#### [WHAT IS EXPECTED]
Below are some records; work out how many of their lines contain "this" and give the number only.
╭──
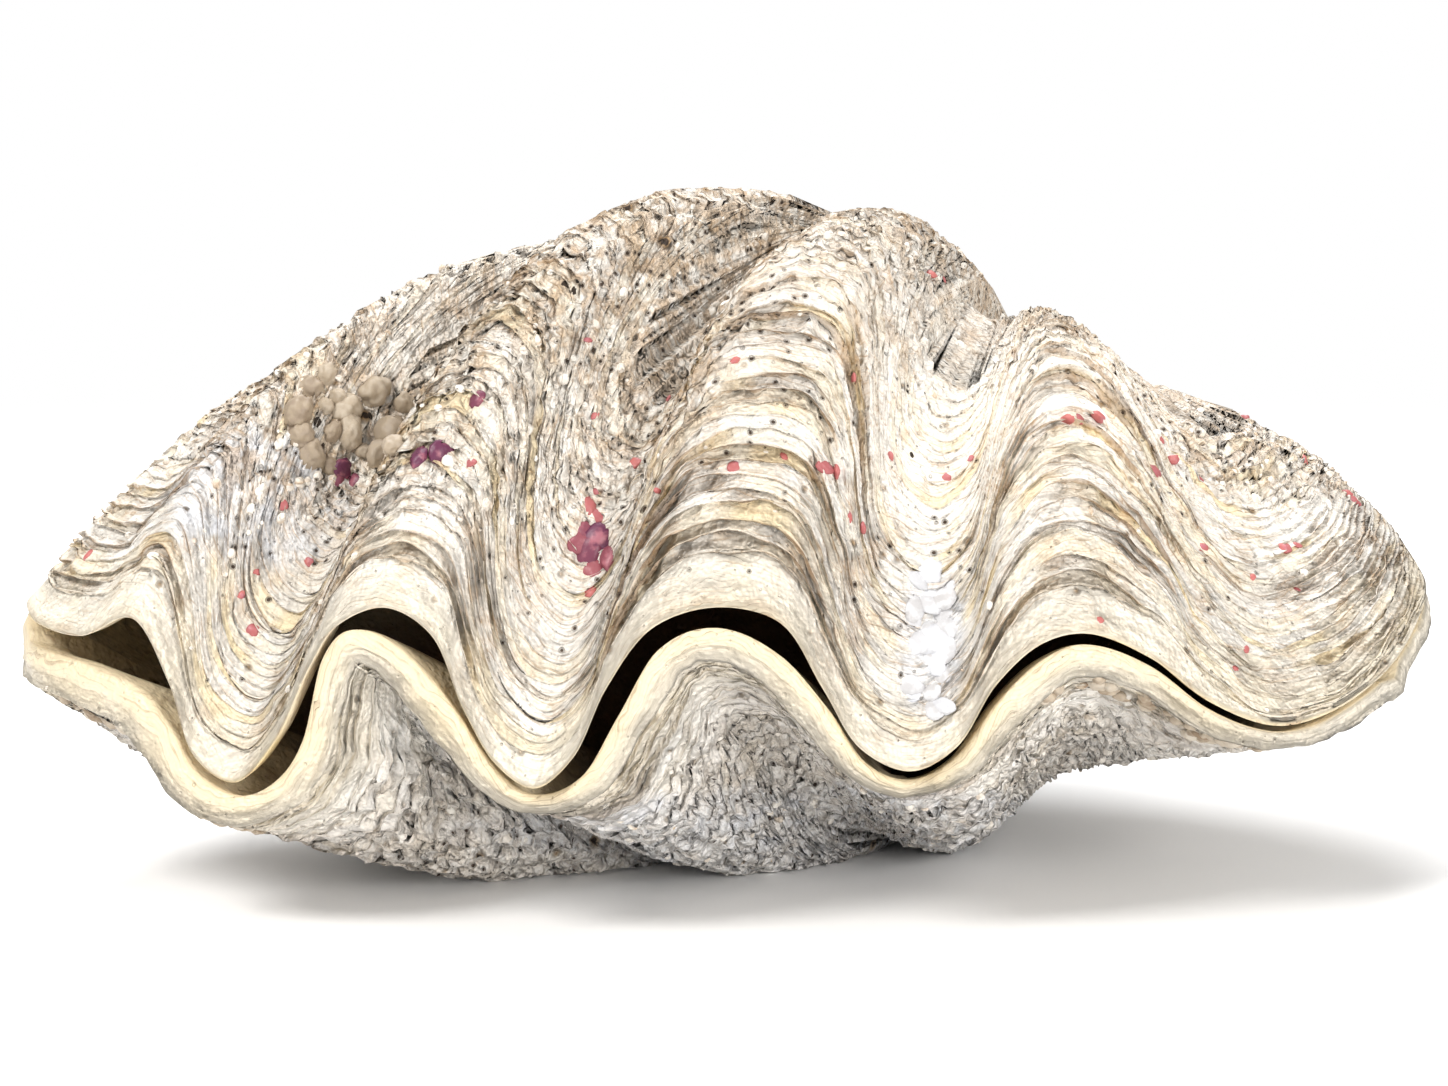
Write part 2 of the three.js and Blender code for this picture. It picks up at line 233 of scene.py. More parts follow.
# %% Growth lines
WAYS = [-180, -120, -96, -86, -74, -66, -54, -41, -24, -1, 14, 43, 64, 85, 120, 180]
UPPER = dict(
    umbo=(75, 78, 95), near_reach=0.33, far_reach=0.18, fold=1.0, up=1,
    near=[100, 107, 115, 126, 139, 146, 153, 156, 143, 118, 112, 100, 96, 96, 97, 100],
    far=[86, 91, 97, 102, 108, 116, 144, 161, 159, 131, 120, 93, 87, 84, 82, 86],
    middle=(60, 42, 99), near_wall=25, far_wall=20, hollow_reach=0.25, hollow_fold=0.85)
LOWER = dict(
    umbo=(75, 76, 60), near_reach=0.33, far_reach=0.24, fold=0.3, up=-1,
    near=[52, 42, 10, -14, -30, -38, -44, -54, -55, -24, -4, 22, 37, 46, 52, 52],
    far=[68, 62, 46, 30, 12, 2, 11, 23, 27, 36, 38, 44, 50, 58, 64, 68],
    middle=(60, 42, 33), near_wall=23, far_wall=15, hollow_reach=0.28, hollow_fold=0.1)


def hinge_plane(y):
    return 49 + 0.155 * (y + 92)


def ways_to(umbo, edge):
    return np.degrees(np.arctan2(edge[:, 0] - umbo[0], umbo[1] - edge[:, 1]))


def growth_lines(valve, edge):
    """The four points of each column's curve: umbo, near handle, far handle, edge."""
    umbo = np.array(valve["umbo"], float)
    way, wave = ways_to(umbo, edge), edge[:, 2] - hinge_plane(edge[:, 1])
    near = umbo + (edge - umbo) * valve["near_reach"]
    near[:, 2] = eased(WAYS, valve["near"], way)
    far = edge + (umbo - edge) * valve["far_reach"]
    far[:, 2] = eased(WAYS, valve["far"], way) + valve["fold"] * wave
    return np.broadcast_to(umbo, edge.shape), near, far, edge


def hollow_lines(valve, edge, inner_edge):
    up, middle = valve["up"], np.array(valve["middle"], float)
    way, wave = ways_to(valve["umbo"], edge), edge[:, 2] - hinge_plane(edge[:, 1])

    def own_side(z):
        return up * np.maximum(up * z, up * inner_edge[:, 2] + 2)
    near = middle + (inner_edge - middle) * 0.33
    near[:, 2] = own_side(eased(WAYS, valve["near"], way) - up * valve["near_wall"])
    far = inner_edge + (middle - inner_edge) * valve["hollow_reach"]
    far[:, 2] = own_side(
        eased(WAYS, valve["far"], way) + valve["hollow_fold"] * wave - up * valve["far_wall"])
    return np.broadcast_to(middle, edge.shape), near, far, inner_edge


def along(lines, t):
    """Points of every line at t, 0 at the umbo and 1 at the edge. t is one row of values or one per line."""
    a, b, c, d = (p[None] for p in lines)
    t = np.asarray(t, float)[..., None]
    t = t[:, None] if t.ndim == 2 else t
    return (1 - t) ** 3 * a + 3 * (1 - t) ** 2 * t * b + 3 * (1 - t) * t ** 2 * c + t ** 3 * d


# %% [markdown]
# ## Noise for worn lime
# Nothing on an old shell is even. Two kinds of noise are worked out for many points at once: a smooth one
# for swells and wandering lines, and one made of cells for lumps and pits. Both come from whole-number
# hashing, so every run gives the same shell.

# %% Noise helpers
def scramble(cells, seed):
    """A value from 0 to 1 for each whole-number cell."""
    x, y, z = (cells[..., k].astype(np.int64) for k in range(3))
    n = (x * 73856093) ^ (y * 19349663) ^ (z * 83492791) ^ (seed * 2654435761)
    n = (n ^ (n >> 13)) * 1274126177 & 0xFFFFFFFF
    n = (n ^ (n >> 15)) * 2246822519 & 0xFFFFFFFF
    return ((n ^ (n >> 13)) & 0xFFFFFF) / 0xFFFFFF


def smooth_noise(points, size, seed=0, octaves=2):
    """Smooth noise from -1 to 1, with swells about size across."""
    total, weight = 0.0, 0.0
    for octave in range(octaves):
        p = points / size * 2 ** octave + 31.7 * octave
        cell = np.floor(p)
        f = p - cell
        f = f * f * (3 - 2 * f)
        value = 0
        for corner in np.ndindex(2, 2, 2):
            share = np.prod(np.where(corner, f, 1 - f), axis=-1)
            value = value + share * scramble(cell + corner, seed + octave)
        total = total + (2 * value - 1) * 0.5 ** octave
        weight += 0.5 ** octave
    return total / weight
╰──
╭──
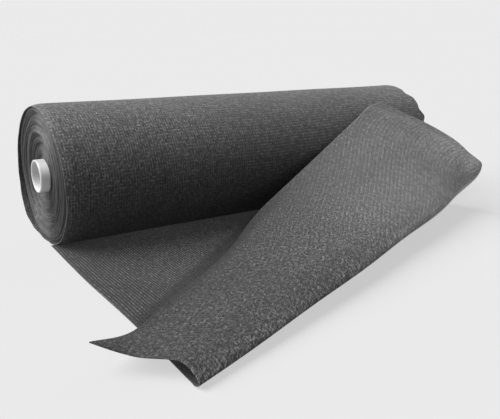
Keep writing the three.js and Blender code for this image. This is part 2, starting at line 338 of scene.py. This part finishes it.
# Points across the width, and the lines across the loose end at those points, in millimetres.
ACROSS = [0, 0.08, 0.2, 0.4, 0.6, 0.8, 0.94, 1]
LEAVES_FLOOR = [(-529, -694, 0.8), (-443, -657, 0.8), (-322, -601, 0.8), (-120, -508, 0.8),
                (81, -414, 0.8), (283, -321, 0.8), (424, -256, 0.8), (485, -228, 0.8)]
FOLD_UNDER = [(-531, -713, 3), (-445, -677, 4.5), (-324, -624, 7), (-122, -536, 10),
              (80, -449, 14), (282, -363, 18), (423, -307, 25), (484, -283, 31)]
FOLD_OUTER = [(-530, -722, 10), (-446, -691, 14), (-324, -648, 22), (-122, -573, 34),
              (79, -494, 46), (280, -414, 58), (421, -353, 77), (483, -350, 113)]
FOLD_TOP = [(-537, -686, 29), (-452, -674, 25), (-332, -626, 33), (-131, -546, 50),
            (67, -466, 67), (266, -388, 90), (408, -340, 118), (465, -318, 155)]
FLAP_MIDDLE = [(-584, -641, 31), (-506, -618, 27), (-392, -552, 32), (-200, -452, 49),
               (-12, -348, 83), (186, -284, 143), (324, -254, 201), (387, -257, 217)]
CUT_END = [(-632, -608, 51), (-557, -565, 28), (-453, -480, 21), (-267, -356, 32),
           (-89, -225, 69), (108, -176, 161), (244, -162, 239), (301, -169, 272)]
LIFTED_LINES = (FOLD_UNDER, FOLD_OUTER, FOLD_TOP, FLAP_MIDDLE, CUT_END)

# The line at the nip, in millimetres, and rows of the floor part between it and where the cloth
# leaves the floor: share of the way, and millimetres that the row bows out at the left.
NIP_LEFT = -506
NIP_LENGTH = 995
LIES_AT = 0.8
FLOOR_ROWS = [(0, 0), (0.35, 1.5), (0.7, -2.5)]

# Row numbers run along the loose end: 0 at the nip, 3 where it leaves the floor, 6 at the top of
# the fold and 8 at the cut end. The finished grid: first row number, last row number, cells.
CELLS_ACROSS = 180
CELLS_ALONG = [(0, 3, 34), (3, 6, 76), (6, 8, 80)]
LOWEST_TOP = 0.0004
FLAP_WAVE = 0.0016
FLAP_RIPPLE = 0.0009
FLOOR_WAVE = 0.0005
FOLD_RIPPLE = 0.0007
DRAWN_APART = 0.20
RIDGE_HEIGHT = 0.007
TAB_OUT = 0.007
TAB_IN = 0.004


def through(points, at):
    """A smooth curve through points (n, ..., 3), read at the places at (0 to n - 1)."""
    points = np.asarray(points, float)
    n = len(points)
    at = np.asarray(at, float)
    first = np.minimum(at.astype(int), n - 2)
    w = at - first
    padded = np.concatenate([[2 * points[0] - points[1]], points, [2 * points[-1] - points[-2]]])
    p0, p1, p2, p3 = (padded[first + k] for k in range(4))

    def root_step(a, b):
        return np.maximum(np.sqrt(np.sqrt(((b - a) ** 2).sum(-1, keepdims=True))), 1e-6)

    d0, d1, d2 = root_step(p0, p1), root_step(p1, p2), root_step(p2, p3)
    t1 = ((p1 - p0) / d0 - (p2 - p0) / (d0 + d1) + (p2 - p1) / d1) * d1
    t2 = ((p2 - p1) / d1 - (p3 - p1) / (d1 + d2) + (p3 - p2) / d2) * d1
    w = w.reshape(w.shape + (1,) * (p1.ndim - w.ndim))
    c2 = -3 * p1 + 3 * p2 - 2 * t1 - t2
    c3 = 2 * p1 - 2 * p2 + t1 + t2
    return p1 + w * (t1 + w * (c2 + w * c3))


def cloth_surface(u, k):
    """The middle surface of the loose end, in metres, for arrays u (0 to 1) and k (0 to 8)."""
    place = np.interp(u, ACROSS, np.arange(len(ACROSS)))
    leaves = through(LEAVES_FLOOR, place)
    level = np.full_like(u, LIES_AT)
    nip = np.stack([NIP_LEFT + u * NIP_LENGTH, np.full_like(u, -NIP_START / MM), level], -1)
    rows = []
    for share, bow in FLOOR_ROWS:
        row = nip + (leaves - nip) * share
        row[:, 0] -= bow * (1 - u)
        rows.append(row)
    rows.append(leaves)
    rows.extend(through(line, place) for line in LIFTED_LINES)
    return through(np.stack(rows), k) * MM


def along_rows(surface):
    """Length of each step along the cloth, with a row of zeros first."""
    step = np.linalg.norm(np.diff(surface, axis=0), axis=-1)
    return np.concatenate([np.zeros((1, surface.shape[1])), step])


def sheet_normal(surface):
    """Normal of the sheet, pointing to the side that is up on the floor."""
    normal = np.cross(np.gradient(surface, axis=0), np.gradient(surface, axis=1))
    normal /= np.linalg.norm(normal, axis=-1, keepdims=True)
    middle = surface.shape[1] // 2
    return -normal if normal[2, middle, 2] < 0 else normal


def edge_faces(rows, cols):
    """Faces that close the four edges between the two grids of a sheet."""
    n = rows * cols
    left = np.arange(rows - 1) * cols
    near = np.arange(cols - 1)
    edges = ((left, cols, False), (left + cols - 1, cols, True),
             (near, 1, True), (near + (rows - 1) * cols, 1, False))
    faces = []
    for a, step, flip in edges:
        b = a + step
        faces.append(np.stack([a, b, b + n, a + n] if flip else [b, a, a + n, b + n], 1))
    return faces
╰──
#### [EXERCISE ANSWER]
2